Kitabın üzerinde ilk gençlik çağına seslendiği belirtilse de Düş Yolcusu’nun yetişkinlerin de dünyalarını varsıllaştıracak bir kitap olduğunu düşünüyorum. Düşlere kimin gereksinimi yoktur ki!
Çocuklar her şeyi anlar.
Aritmetik İyi, Kuşlar Pekiyi Cemal Süreya
Yapı Kredi Yayınları
2. Baskı, 2002, İstanbul
66 sayfa.
(Kitap şu anda
Can Çocuk Yayınları
tarafından yayımlanıyor.
Son baskısı
2022 yılına ait.)
Cemal Süreya, 1984-1985 yılları arasında Çocukça dergisinde “Aritmetik İyi, Kuşlar Pekiyi” köşesinde on iki yazı yayımlar. Süreya, başta epey zorlandığını söylediği bu işi sonrasında çok sevecektir. Necati Güngör’ün yayına hazırladığı kitabın girişinde Cemal Süreya’yla yapılan bir söyleşi de yer alıyor. Bu söyleşi bizi Süreya’nın öğrencilik yıllarına götürüyor. Onun daha o yıllardan Türkçe/edebiyat dersine ve öğretmenlerine yaşamında farklı bir yer açtığını görüyoruz.
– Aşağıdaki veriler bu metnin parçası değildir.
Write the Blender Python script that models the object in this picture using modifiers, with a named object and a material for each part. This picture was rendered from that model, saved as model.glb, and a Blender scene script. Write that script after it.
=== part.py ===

Kitabın ilk denemesinde “Çocuklar her şeyi anlar. Her şeyden söz edebilirsin onlara.” cümleleri kitaptaki genel yaklaşımı ortaya koyuyor. “Ayrı bir çocuk edebiyatı olmaması kanısındayım,” diyen Süreyya’ya artık pek çok kişi katılmayacak da olsa kitapta yaşama ilişkin söyledikleri gayet açık seçik, anlaşılırdır.
Bu noktada “Kitabın okunmasını neden öneriyorum?” sorusunu yanıtlamam gerekiyor. Yaşama ilişkin söylenenler, okunması önerilen kitaplar, tanınması öncelikli şairler, ünlü ressamlar, kurulan düşler, edinilen bilgiler… okurun (çocuğun/gencin) dünyasını varsıllaştıracaktır. “Ne kadar sevgin varsa o kadar iyi yaşarsın.” (s.62) düşüncesine karşı çıkmaya ne dersiniz? “Benden temizi var mı?” diyen kediye burun da kıvırabilirsiniz. “Erozyondan daha zararlısın” diye keçiye çıkışan ormana da kulak verebilirsiniz. “En güzel halimiz, güler halimizdir.” (s. 51) deyip duralım mı?
Dünyanız kitaplarla güzelleşsin sevgili çocuklar ve gençler/okurlar!